Copy, from the entries below, each line in which the string "bending" appears.

**Record list**
········
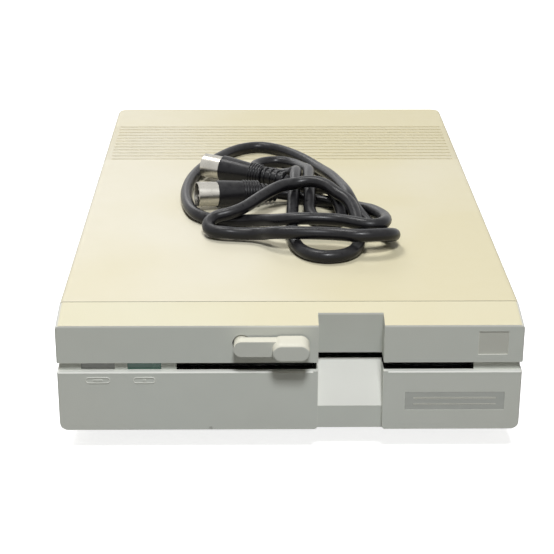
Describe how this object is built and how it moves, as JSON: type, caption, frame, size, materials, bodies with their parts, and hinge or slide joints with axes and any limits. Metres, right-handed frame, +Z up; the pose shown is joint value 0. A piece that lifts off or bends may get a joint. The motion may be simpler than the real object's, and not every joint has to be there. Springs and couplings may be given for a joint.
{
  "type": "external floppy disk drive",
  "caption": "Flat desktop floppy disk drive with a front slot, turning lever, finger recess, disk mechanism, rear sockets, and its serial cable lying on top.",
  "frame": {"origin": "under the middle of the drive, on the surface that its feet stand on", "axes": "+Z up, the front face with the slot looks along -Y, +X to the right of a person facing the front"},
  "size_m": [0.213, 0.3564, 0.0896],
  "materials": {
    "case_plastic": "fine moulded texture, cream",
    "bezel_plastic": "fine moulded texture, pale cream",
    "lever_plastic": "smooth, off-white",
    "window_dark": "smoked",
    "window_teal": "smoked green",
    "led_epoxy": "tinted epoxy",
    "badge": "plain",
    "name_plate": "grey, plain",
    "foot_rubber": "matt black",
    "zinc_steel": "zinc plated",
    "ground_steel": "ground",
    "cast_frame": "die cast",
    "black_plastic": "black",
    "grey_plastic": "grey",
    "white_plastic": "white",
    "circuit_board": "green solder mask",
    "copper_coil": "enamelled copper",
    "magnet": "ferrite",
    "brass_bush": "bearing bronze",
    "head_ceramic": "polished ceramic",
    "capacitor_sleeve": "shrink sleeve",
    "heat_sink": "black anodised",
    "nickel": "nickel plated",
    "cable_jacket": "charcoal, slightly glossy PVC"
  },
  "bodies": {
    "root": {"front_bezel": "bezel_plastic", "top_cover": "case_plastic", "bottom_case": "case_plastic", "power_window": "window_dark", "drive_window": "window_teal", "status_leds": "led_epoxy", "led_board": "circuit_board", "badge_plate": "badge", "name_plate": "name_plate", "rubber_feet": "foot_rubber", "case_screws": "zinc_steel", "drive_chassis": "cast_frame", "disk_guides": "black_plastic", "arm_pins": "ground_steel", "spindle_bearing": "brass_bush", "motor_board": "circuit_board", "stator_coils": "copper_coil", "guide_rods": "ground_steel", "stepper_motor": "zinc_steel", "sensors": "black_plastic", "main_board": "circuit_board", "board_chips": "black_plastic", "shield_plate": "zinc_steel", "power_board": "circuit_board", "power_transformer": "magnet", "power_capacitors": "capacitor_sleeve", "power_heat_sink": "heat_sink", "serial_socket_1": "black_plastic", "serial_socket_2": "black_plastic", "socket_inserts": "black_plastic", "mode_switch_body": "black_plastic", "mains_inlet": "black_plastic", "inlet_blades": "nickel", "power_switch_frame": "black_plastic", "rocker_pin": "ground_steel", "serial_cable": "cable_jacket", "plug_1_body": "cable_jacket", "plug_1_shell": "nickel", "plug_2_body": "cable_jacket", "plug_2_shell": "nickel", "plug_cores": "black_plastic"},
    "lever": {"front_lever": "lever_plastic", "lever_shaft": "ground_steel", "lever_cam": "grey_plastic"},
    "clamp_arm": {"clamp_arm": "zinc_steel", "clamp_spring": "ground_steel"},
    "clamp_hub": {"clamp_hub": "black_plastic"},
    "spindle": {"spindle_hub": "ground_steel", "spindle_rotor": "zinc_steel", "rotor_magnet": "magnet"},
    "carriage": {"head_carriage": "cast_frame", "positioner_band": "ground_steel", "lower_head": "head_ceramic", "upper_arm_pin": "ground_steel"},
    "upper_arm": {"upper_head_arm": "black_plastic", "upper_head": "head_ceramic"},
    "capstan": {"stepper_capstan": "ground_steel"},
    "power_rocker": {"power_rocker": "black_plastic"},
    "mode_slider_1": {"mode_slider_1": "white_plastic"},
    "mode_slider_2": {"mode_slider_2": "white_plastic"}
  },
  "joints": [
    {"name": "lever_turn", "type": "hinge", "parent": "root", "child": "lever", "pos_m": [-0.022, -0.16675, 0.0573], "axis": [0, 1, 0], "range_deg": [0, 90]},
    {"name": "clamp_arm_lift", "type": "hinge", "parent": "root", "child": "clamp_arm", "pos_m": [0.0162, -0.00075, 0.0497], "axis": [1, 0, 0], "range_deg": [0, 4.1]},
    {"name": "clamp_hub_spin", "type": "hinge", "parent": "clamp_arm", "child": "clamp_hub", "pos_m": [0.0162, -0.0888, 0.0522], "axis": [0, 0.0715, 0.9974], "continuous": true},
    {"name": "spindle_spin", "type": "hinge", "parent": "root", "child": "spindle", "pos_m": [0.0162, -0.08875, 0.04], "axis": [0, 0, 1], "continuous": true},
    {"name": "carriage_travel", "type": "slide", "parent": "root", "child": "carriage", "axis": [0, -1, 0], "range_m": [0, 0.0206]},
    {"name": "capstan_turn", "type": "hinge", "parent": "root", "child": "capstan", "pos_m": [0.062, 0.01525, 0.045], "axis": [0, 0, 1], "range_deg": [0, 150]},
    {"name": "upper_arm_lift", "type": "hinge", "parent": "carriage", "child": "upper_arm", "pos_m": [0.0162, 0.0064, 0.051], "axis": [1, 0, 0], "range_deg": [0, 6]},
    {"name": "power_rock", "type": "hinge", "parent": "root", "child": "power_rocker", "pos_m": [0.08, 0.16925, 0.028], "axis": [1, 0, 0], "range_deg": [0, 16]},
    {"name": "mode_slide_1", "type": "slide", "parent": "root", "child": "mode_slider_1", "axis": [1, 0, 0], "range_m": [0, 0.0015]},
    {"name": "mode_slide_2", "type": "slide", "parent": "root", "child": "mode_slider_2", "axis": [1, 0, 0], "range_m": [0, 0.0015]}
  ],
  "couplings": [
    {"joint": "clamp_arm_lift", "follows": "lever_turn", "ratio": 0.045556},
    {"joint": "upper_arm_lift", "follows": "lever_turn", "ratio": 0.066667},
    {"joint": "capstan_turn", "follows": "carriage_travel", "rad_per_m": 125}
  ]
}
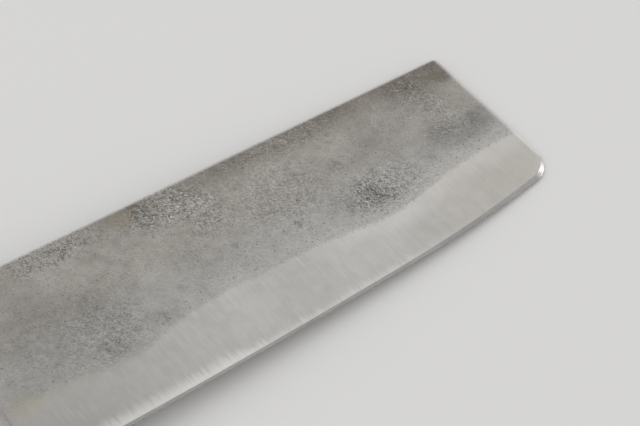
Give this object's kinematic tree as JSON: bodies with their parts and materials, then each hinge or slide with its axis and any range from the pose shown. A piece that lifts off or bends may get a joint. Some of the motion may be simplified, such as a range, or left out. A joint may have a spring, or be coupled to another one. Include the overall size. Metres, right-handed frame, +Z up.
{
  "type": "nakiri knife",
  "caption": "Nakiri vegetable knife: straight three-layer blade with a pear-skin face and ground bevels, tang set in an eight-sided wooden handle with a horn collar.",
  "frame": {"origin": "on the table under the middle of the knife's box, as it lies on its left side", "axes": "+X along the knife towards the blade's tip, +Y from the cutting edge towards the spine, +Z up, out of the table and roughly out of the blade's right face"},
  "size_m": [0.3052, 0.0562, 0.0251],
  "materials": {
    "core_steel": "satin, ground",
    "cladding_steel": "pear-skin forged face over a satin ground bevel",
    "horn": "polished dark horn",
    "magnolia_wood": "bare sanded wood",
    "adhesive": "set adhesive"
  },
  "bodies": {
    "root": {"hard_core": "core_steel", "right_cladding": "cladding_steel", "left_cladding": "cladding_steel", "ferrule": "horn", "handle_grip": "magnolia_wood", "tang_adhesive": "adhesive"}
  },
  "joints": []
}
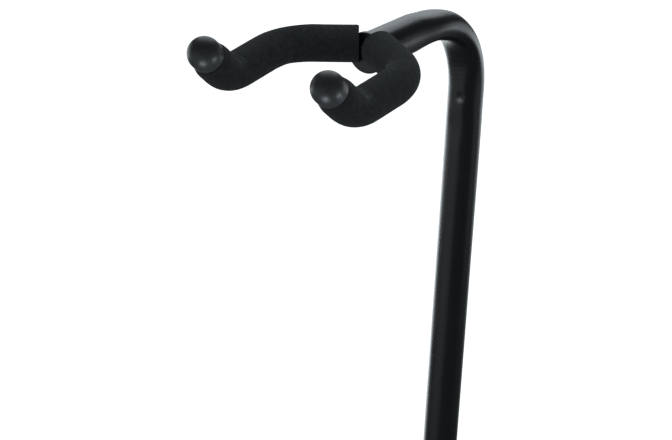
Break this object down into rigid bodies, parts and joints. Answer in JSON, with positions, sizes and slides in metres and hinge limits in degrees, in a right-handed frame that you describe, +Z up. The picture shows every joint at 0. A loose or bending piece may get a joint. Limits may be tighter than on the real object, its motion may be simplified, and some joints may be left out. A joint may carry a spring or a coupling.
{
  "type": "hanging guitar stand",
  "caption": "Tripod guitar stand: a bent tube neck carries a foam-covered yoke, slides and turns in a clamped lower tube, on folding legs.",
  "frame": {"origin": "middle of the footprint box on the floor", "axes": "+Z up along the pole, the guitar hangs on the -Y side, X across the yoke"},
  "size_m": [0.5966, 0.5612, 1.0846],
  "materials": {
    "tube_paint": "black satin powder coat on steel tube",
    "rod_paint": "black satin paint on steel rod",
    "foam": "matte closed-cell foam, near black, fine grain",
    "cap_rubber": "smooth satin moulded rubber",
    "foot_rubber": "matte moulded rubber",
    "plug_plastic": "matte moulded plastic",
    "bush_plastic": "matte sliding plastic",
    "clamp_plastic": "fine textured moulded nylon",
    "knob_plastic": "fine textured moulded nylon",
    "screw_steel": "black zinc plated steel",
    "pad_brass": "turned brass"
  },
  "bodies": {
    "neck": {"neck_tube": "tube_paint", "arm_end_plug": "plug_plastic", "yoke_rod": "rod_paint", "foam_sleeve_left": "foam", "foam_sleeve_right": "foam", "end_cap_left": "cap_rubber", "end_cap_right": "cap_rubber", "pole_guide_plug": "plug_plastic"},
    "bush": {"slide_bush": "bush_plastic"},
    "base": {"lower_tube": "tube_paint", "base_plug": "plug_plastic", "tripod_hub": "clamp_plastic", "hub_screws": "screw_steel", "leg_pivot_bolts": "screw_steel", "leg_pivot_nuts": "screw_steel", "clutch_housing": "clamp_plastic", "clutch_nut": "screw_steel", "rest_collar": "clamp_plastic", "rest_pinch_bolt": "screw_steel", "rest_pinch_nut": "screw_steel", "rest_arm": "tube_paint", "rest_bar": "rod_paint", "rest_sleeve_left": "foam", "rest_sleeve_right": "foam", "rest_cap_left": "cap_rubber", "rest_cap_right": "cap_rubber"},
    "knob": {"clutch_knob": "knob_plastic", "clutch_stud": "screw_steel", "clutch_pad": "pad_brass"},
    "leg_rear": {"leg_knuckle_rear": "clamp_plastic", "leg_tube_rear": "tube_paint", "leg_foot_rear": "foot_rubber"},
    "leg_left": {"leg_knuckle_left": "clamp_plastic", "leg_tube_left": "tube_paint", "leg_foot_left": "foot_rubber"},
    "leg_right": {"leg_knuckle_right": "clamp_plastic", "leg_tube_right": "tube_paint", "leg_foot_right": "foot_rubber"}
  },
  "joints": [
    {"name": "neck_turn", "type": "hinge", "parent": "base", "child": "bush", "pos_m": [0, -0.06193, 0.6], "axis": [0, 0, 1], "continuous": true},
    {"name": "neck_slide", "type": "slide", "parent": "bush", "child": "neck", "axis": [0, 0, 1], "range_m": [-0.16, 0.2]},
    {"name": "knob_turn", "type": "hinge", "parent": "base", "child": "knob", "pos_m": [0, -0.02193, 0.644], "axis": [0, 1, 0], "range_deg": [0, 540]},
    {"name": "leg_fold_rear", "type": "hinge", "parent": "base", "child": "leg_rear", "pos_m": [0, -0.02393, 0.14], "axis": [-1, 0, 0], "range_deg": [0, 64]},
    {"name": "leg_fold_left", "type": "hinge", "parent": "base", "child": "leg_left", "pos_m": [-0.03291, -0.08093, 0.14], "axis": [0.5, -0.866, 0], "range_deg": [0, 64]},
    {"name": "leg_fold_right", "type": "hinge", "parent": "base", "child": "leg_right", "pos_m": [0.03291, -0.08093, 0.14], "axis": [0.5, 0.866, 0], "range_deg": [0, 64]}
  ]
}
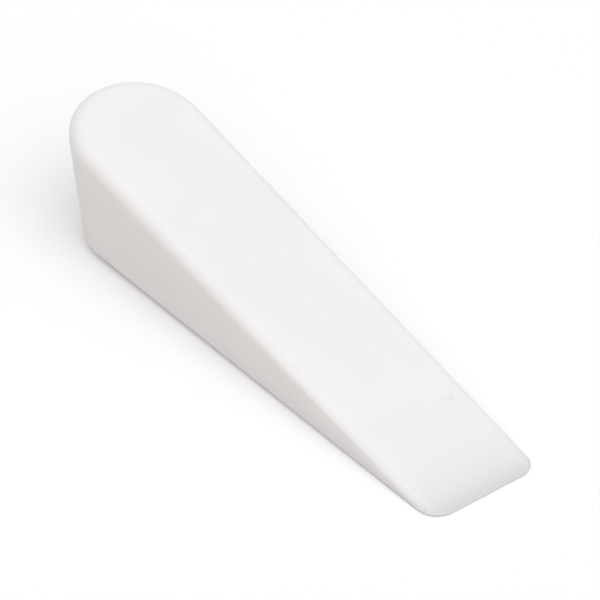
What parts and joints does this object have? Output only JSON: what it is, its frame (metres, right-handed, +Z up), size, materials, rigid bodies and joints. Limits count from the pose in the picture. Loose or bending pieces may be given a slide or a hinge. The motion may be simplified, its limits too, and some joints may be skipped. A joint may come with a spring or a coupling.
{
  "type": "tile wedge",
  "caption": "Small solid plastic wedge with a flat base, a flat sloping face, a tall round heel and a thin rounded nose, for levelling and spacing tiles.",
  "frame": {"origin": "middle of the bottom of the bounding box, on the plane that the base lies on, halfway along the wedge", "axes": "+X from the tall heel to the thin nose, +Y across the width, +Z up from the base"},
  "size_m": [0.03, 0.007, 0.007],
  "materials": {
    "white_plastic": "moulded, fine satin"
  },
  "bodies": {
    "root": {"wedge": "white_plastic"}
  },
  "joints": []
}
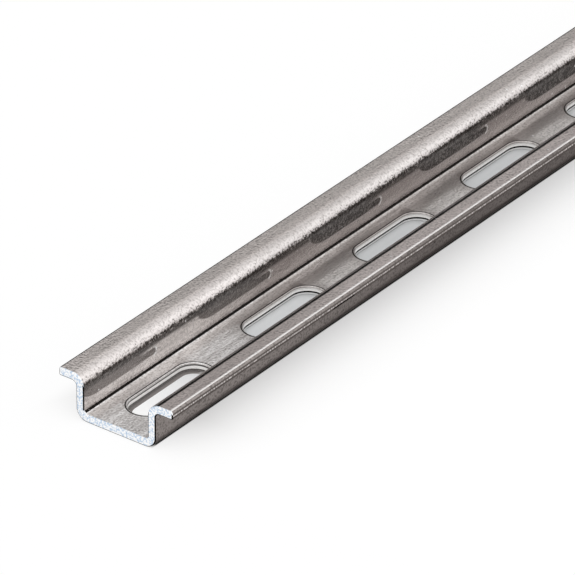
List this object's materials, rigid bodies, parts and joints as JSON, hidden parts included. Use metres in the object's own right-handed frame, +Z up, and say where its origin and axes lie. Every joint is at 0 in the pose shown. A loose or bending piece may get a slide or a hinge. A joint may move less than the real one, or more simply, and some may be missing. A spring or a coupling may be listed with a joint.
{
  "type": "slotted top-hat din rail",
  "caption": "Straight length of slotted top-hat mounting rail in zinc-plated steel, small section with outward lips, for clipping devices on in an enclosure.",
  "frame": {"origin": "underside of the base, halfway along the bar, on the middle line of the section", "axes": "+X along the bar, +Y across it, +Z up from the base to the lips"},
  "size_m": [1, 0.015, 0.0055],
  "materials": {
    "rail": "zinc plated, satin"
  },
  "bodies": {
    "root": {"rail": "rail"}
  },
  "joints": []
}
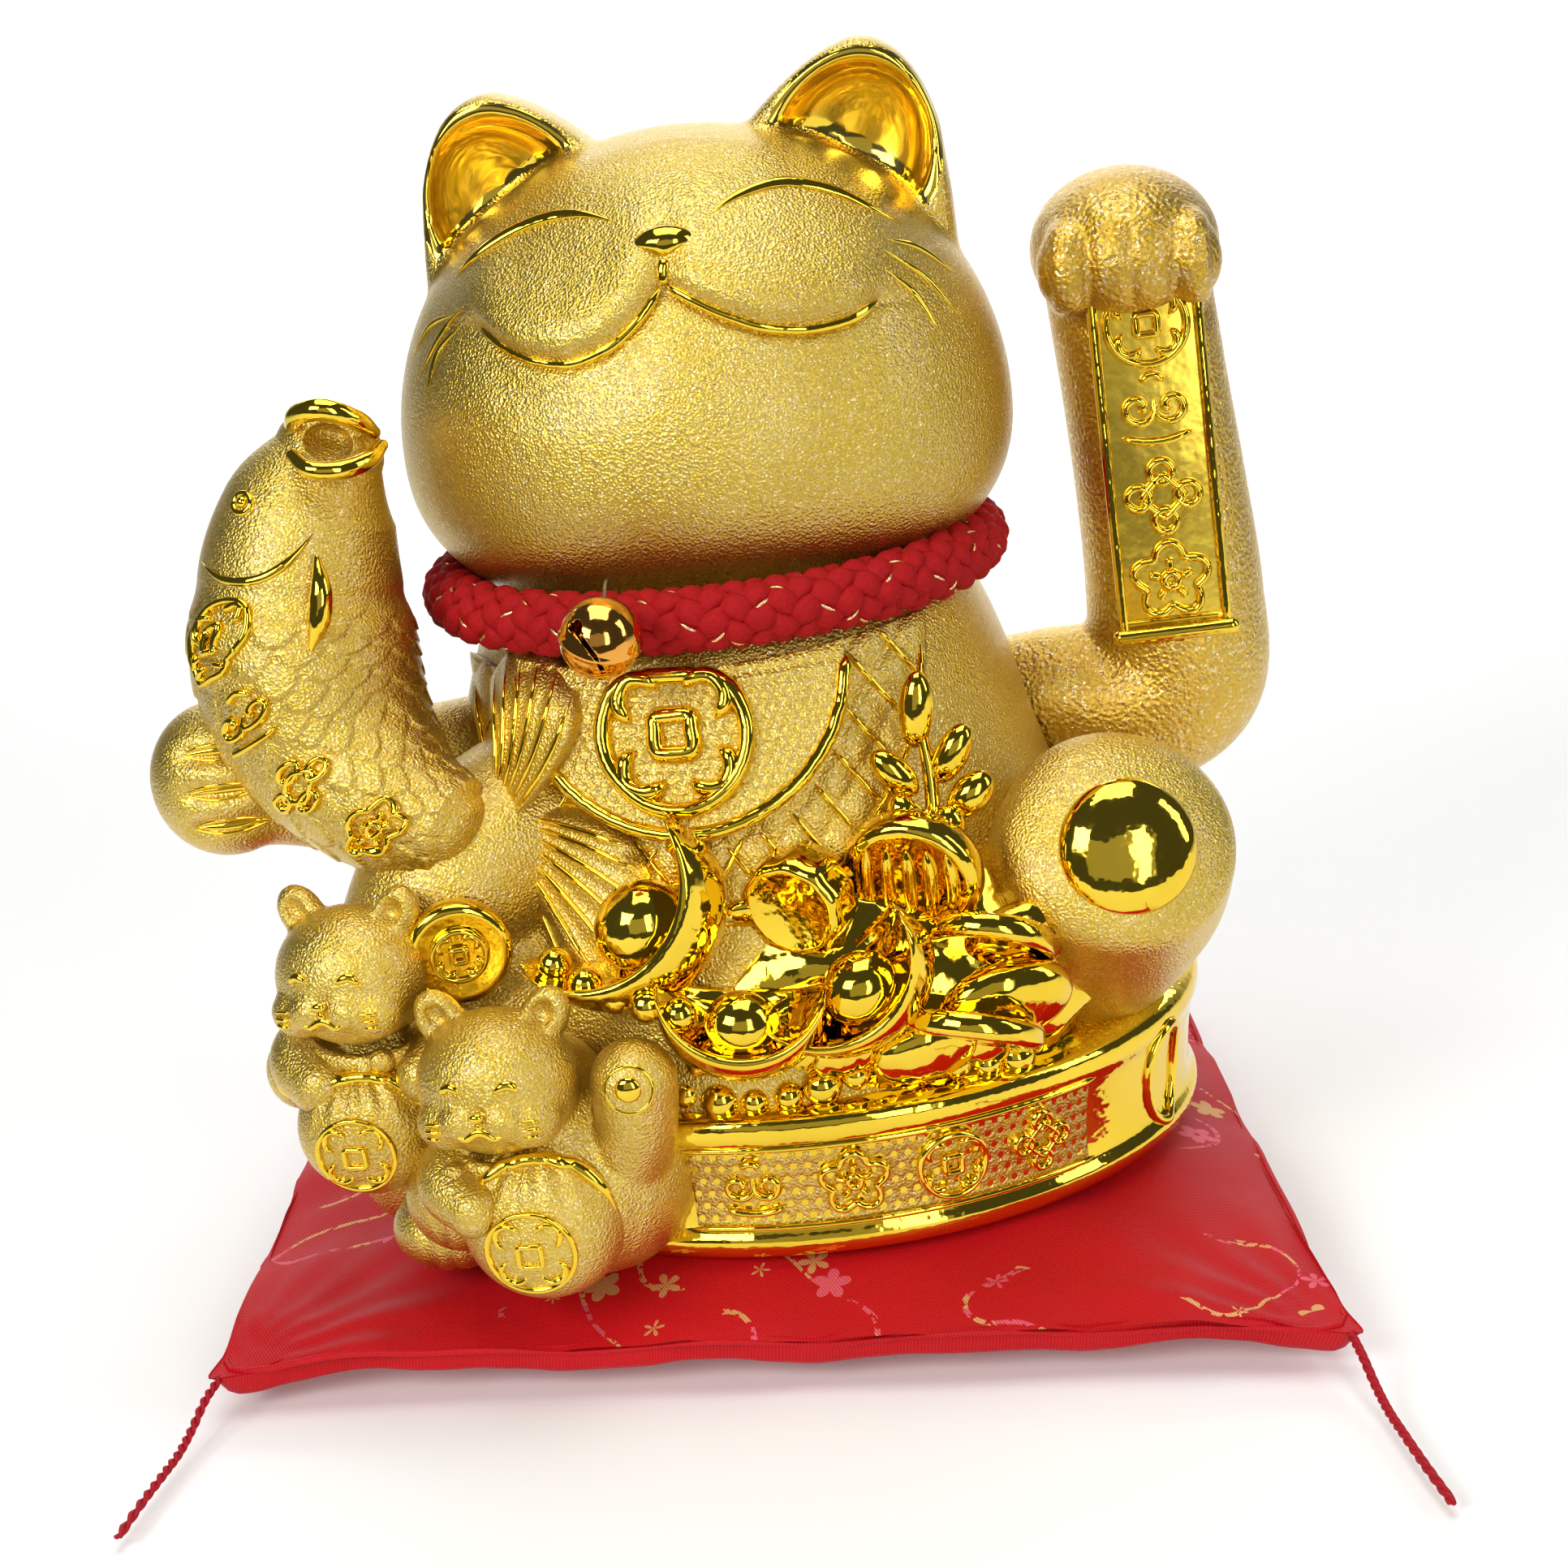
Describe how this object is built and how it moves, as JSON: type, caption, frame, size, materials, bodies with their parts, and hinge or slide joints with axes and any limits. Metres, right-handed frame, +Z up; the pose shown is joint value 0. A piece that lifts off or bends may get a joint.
········
**Response for this exercise**
Break this object down into rigid bodies, parts and joints. Answer in JSON, with positions, sizes and slides in metres and hinge limits in degrees, in a right-handed frame that you describe, +Z up. The picture shows every joint at 0. A loose or bending piece may get a joint. Limits may be tighter than on the real object, its motion may be simplified, and some joints may be left out. A joint may carry a spring or a coupling.
What parts and joints does this object have? Output only JSON: what it is, its frame (metres, right-handed, +Z up), size, materials, rigid bodies and joints. Limits count from the pose in the picture. Loose or bending pieces may be given a slide or a hinge. The motion may be simplified, its limits too, and some joints may be skipped. A joint may come with a spring or a coupling.
List this object's materials, rigid bodies, parts and joints as JSON, hidden parts included. Use metres in the object's own right-handed frame, +Z up, and say where its origin and axes lie. Every joint is at 0 in the pose shown. A loose or bending piece may get a slide or a hinge. A joint may move less than the real one, or more simply, and some may be missing. A spring or a coupling may be listed with a joint.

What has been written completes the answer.